Data shown:
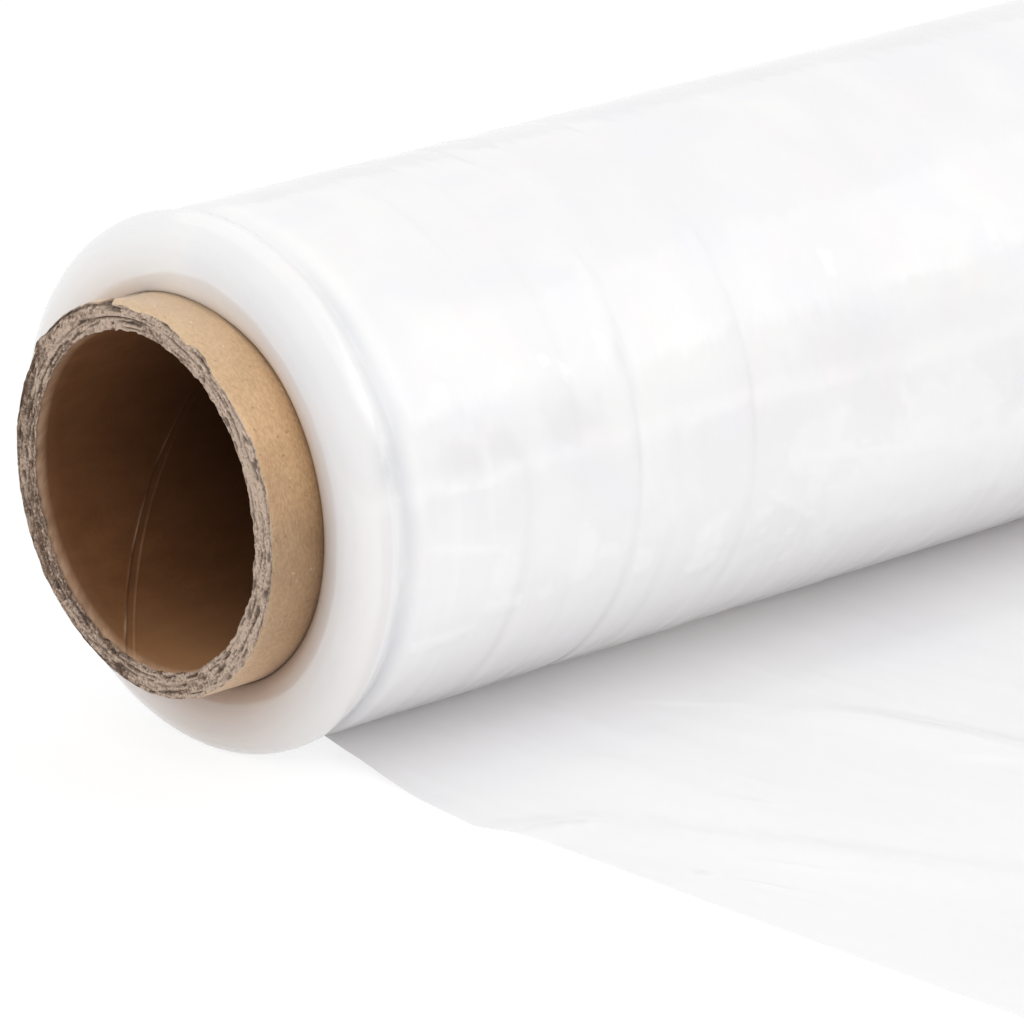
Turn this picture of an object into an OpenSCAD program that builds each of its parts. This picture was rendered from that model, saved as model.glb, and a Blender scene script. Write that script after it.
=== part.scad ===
// Hand roll of stretch film on a cardboard core, lying on its side with its loose end drawn out flat.
// The roll's axis is X. The loose end lies towards -Y. The origin is the middle of the core's bore.
// Every length is in millimetres.

/* [Core] */
// Length of the cardboard tube
core_len = 515; // [320:1:800]
// Outer diameter of the tube
core_od = 58; // [44:0.5:62]
// Wall of the tube
core_wall = 4; // [2:0.25:8]
// Rounding of the tube's outer edge at its cut ends
core_edge = 0.5; // [0.2:0.1:1.5]

/* [Winding] */
// Depth of wound film over the tube
wound_depth = 10.45; // [9:0.05:30]
// Bare tube that stands out past the film at each end
core_show = 7; // [3:0.5:25]
// Depth of the rounded end, from its face to the crest of its bead
end_round = 6; // [3:0.5:9]
// How far the film's foot on the tube lies behind the end face
foot_back = 2.6; // [1:0.1:2.9]
// Height of the bead at each end above the wound film
bead_rise = 0.55; // [0.2:0.05:1.5]
// Depth below the wound film of the groove behind each bead, where the outer turns end
groove_depth = 0.55; // [0.2:0.05:1.5]
// Distance from the bead's crest to the middle of the groove
groove_back = 3.7; // [2:0.1:6]
// Distance from the middle of the groove to the level film
groove_fade = 3.3; // [2:0.1:6]
// Rings of turns that show on the rounded end
turn_rings = 6; // [2:1:8]
// Depth of the dip between two rings of turns
turn_dip = 0.15; // [0.05:0.05:0.3]
// Deepest of the bands pressed into the film round the roll
band_depth = 0.3; // [0.1:0.05:0.5]
// Half the width of one band
band_half = 2.2; // [1:0.1:3.5]
// Radial gap between the tube and the first turn
wrap_gap = 0.05; // [0.02:0.01:0.2]
// How far the soft roll has settled where it lies
flat_sag = 0.2; // [0.1:0.05:0.5]

/* [Loose end] */
// Distance from the roll's axis to the cut edge of the loose film
tail_reach = 300; // [160:5:600]
// Distance from the tube's end to the edge of the loose film
tail_inset = 17.2; // [14:0.1:40]
// Thickness of the loose sheet in this model
tail_thick = 0.4; // [0.3:0.05:1]
// Angle round from the bottom at which the sheet leaves the roll
peel_angle = 22.7; // [12:0.1:32]
// Distance from the roll's axis at which the sheet comes down flat
touch_down = 38; // [30:0.5:60]
// Height of the highest crease in the loose sheet
crease_h = 1.6; // [0.4:0.1:3]
// Lengthwise divisions of the loose sheet
sheet_cols = 60; // [40:2:70]
// Divisions of the loose sheet from the roll to its cut edge
sheet_rows = 20; // [16:1:24]

/* [Hidden] */
$fn = 96;

core_r = core_od / 2;
bore_r = core_r - core_wall;
film_r = core_r + wound_depth;
near_x = -core_len / 2;
floor_z = flat_sag - film_r;

// The rounded end is a half oval in the section of the roll. Its outer half rises to the bead and its
// inner half turns back to the foot on the tube.
bead_r = film_r + bead_rise;
wrap_r = core_r + wrap_gap;
face_r = (bead_r + wrap_r) / 2;
oval_out = bead_r - face_r;
foot_share = 1 - foot_back / end_round;
oval_in = (face_r - wrap_r) / sqrt(1 - foot_share * foot_share);
foot_turn = -acos(foot_share);
crest_x = core_show + end_round;
groove_x = crest_x + groove_back;
level_x = groove_x + groove_fade;
steps_per_ring = 4;
blend_steps = 4;

// Bands round the film: distance from the tube's end, and share of the deepest band
bands = [[39, 1], [49, 0.45], [60.4, 1], [67.3, 0.45], [82.5, 0.7]];

// How far the sheet's edge strays from tail_inset, by distance from the roll's axis
edge_stray = [[10, 2.6], [24, 1.4], [40, -0.9], [54, -2.7], [66, 0], [90, 0]];

// Creases in the sheet: start and end as distances from the tube's end and from the roll's axis, then the
// share of the highest crease and the half width
creases = [
    [12, 57, 32, 68, 0.45, 7], [84, 46, 95, 94, 1, 8], [24, 60, 62, 150, 0.5, 9], [106, 76, 128, 170, 0.6, 10],
    [128, 48, 176, 230, 0.45, 12], [196, 38, 190, 120, 0.8, 10], [226, 70, 262, 280, 0.4, 12],
    [288, 40, 304, 150, 0.7, 10], [350, 52, 332, 260, 0.5, 12], [392, 38, 402, 112, 0.9, 9],
    [442, 60, 420, 210, 0.5, 11], [486, 44, 474, 96, 0.6, 8]
];

// A smooth step from 0 to 1
function ease(t) = 0.5 - 0.5 * cos(180 * min(1, max(0, t)));

// Points of the rounded end, as [radius, distance from the tube's end]
function oval_point(turn, dip) = [
    face_r + (turn < 0 ? oval_in : oval_out) * sin(turn),
    crest_x - (end_round - dip) * cos(turn)
];
round_steps = turn_rings * steps_per_ring;
end_points = [
    for (i = [0 : round_steps])
        let (
            share = i / round_steps,
            turn = foot_turn + (90 - foot_turn) * share,
            fade = sin(180 * share),
            dip = turn_dip * fade * (0.5 - 0.5 * cos(360 * turn_rings * share))
        )
        oval_point(turn, dip)
];

// The groove behind the bead, then the bands, each a smooth dip
groove_points = [
    for (i = [1 : blend_steps])
        [bead_r - (bead_rise + groove_depth) * ease(i / blend_steps), crest_x + groove_back * i / blend_steps],
    for (i = [1 : blend_steps])
        [film_r - groove_depth * (1 - ease(i / blend_steps)), groove_x + groove_fade * i / blend_steps]
];
band_points = [
    for (band = bands, i = [-blend_steps : 2 : blend_steps])
        [film_r - band_depth * band[1] * (1 - ease(abs(i) / blend_steps)), band[0] + band_half * i / blend_steps]
];
half_section = concat(end_points, groove_points, band_points);
last = len(half_section) - 1;
section = concat(
    [for (p = half_section) [p[0], near_x + p[1]]],
    [for (i = [0 : last]) let (p = half_section[last - i]) [p[0], -near_x - p[1]]]
);

// The sheet leaves the roll at the peel line and slopes down to the floor
peel_y = film_r * sin(peel_angle);
peel_h = film_r - film_r * cos(peel_angle) - flat_sag;
root_sink = 5.2;
root_y = peel_y - root_sink;
slope_power = 1.5;
function slope(y, land) =
    let (t = (y - peel_y) / (land - peel_y))
    t < 0 ? peel_h * (1 - slope_power * t) : t < 1 ? peel_h * pow(1 - t, slope_power) : 0;

// Height of one crease at a point of the sheet
function crease_at(x, y, c) =
    let (
        run = [c[2] - c[0], c[3] - c[1]],
        from = [x - c[0], y - c[1]],
        along = (from * run) / (run * run),
        aside = abs(from[0] * run[1] - from[1] * run[0]) / norm(run)
    )
    along <= 0 || along >= 1 || aside >= c[5] ? 0
        : crease_h * c[4] * sin(180 * along) * pow(cos(90 * aside / c[5]), 2);
function crease_sum(x, y) = max([for (c = creases) crease_at(x, y, c)]);

// Height of the sheet's underside above the floor. The line where it lands wanders a little.
land_wander = 4;
short_wave = 2.3;
long_wave = 0.9;
wave_start = 40;
function land_y(x) = touch_down + land_wander * sin(x * short_wave) * sin(x * long_wave + wave_start);
function lift(x, y) = slope(y, land_y(x)) + crease_sum(x, y);

// Rows of the sheet lie closer together near the roll
row_power = 1.6;
function row_y(j) = root_y + (tail_reach - root_y) * pow(j / sheet_rows, row_power);
function edge_x(y) = tail_inset + lookup(y, edge_stray);
function col_x(i, y) = edge_x(y) + (core_len - 2 * edge_x(y)) * i / sheet_cols;
function sheet_point(i, j, up) =
    let (y = row_y(j), x = col_x(i, y))
    [near_x + x, -y, floor_z + lift(x, y) + up];

module core() {
    color([0.72, 0.56, 0.38])
        rotate([0, 90, 0])
            rotate_extrude()
                polygon([
                    [bore_r, near_x],
                    [core_r - core_edge, near_x],
                    [core_r, near_x + core_edge],
                    [core_r, -near_x - core_edge],
                    [core_r - core_edge, -near_x],
                    [bore_r, -near_x]
                ]);
}

module winding() {
    difference() {
        rotate([0, 90, 0])
            rotate_extrude()
                polygon(section);
        translate([near_x, -bead_r, floor_z - bead_r])
            cube([core_len, 2 * bead_r, bead_r]);
    }
}

module loose_end() {
    across = sheet_cols + 1;
    layer = across * (sheet_rows + 1);
    points = [
        for (up = [0, tail_thick], j = [0 : sheet_rows], i = [0 : sheet_cols]) sheet_point(i, j, up)
    ];
    function at(i, j, k) = k * layer + j * across + i;
    under = [
        for (j = [0 : sheet_rows - 1], i = [0 : sheet_cols - 1])
            each [[at(i, j, 0), at(i, j + 1, 0), at(i + 1, j + 1, 0)], [at(i, j, 0), at(i + 1, j + 1, 0), at(i + 1, j, 0)]]
    ];
    over = [
        for (j = [0 : sheet_rows - 1], i = [0 : sheet_cols - 1])
            each [[at(i, j, 1), at(i + 1, j + 1, 1), at(i, j + 1, 1)], [at(i, j, 1), at(i + 1, j, 1), at(i + 1, j + 1, 1)]]
    ];
    ends = [
        for (i = [0 : sheet_cols - 1], j = [0, sheet_rows])
            let (a = at(i, j, 0), b = at(i + 1, j, 0), c = at(i + 1, j, 1), d = at(i, j, 1))
            each j == 0 ? [[a, b, c], [a, c, d]] : [[a, c, b], [a, d, c]]
    ];
    sides = [
        for (j = [0 : sheet_rows - 1], i = [0, sheet_cols])
            let (a = at(i, j, 0), b = at(i, j + 1, 0), c = at(i, j + 1, 1), d = at(i, j, 1))
            each i == 0 ? [[a, c, b], [a, d, c]] : [[a, b, c], [a, c, d]]
    ];
    polyhedron(points, concat(under, over, ends, sides));
}

module film() {
    color([0.94, 0.95, 0.97])
        union() {
            winding();
            loose_end();
        }
}

core();
film();
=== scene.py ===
"""Looks of the stretch wrap roll: the cardboard core, the wound film and its loose end.

Lengths in this script are in millimetres, measured along the roll from the core's near end, until a
mesh is made. The roll's axis is X, the loose end lies towards -Y and +Z is up.
"""

import math

import bpy
import numpy as np
from mathutils import Matrix, Vector


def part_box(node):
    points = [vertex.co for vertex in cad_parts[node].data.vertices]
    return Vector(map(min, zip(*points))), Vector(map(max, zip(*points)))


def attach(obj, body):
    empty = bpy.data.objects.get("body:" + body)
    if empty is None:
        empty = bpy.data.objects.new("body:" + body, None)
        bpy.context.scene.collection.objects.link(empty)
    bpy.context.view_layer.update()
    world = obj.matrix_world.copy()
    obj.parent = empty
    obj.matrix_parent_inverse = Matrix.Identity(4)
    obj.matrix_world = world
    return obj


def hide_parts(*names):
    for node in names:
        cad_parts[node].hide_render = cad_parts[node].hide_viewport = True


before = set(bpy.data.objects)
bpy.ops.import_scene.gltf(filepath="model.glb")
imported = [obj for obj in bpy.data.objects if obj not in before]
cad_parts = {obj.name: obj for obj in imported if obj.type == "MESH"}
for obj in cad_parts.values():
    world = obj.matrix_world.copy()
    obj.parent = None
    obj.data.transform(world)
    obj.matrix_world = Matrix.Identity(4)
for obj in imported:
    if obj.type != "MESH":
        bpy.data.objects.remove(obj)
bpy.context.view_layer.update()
MM = 0.001
TAU = 2 * math.pi

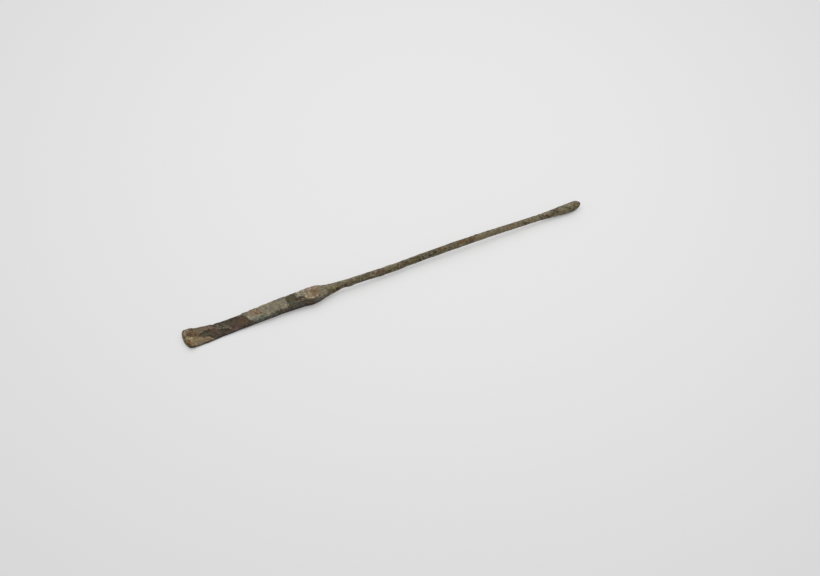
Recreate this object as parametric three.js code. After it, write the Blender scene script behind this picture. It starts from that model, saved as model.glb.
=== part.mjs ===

Instructions for the task: Quote, word for word, every line from the top of the entries through the line that holds "is in millimetres.".

Result for this task:
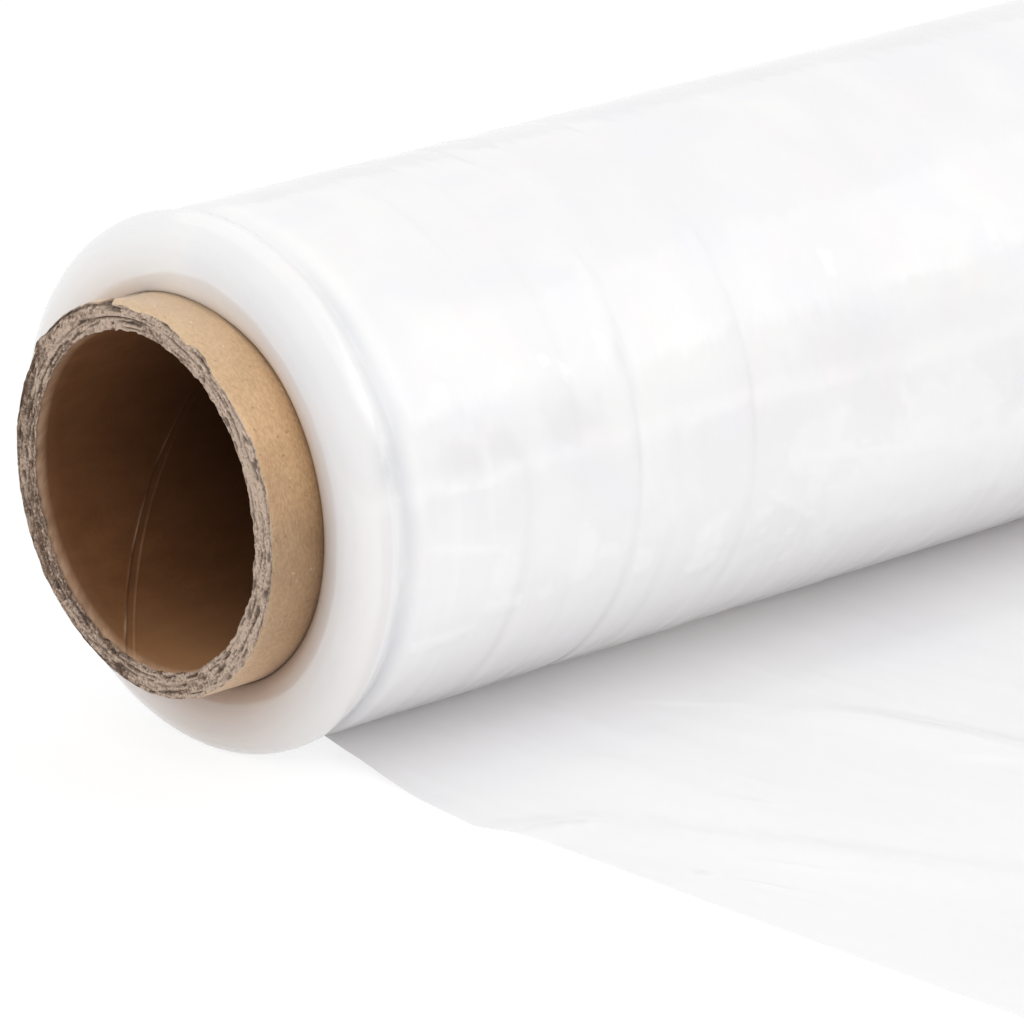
Turn this picture of an object into an OpenSCAD program that builds each of its parts. This picture was rendered from that model, saved as model.glb, and a Blender scene script. Write that script after it.
=== part.scad ===
// Hand roll of stretch film on a cardboard core, lying on its side with its loose end drawn out flat.
// The roll's axis is X. The loose end lies towards -Y. The origin is the middle of the core's bore.
// Every length is in millimetres.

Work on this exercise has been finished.